TOKYO (AP) _ Prime Minister Ryutaro Hashimoto today welcomed Cuba’s offer to accept the Peruvian rebels who are holding 72 hostages at the Japanese ambassador’s residence in Lima.

``I hope this will accelerate moves to seek an early solution″ to the three-month standoff, Hashimoto told reporters.

President Fidel Castro told a visiting Japanese envoy in Havana on Wednesday that Cuba was willing, if asked, to accept the Tupac Amaru rebels who seized the residence of Japanese Ambassador Morihisa Aoki and took hostage hundreds of people attending a party.

The rebels have since released most of the captives, but still hold 72, including Aoki.

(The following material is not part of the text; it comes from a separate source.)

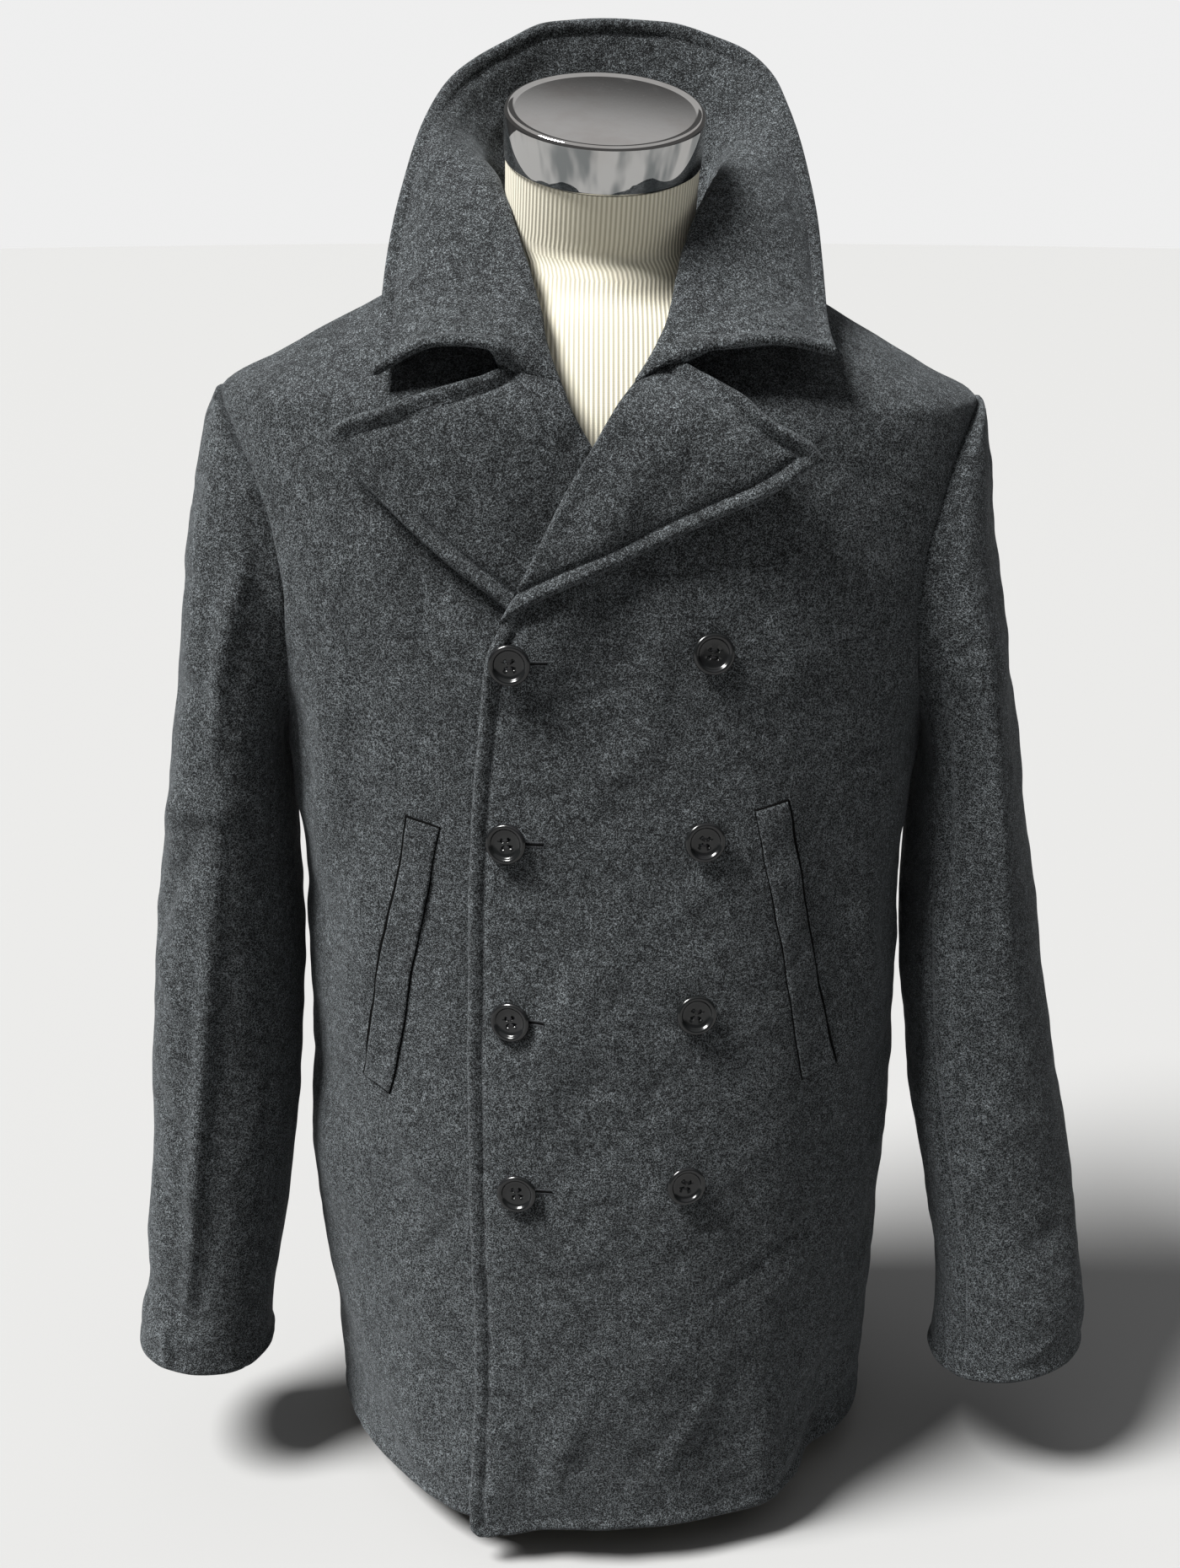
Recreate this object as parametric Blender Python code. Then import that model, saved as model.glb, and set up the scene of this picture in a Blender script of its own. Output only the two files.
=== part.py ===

Castro was responding to a personal letter from Hashimoto, delivered by the envoy, that asked Cuba to give asylum to the rebels on humanitarian grounds, the Kyodo news agency reported.

Castro was quoted as telling the envoy, Deputy Foreign Minister Masahiko Komura, ``Our acceptance... is from a humanitarian point of view. Cuba is not a country to take in terrorism.″

Talks to end the hostage crisis are snagged over the rebels’ demand that hundreds of their jailed comrades be freed, something Peruvian President Alberto Fujimori has said he will not permit.

The wives of two of the hostages have asked the Peruvian government to do everything in its power to end Latin America’s longest hostage crisis.

``It is minutes, hours, days, weeks and months that have affected us deeply,″ Iris Pareja and Luisa Aguilar, the wives of two Peruvian Supreme Court judges, said in an open letter to Fujimori.

``This situation is absolutely unjust and must not continue any longer. ... The families feel this time pass as a slow agony,″ they said in the letter published Wednesday in the pro-government Expreso newspaper.

They asked Fujimori to use his ``maximum effort″ to resolve the crisis as soon as possible.

The open letter is part of a campaign by the hostages’ families to press for an end to the hostage crisis. On Monday they led a noisy noon demonstration of solidarity: Horns honked, fire sirens wailed and bells rang in many of the Lima’s 300 Roman Catholic churches.

Peruvian Health Minister Marino Costa Bauer said Wednesday the hostages were in good health.

``We can guarantee that all of them are receiving the treatment they need ... we are prepared for any emergency that could arise,″ he said.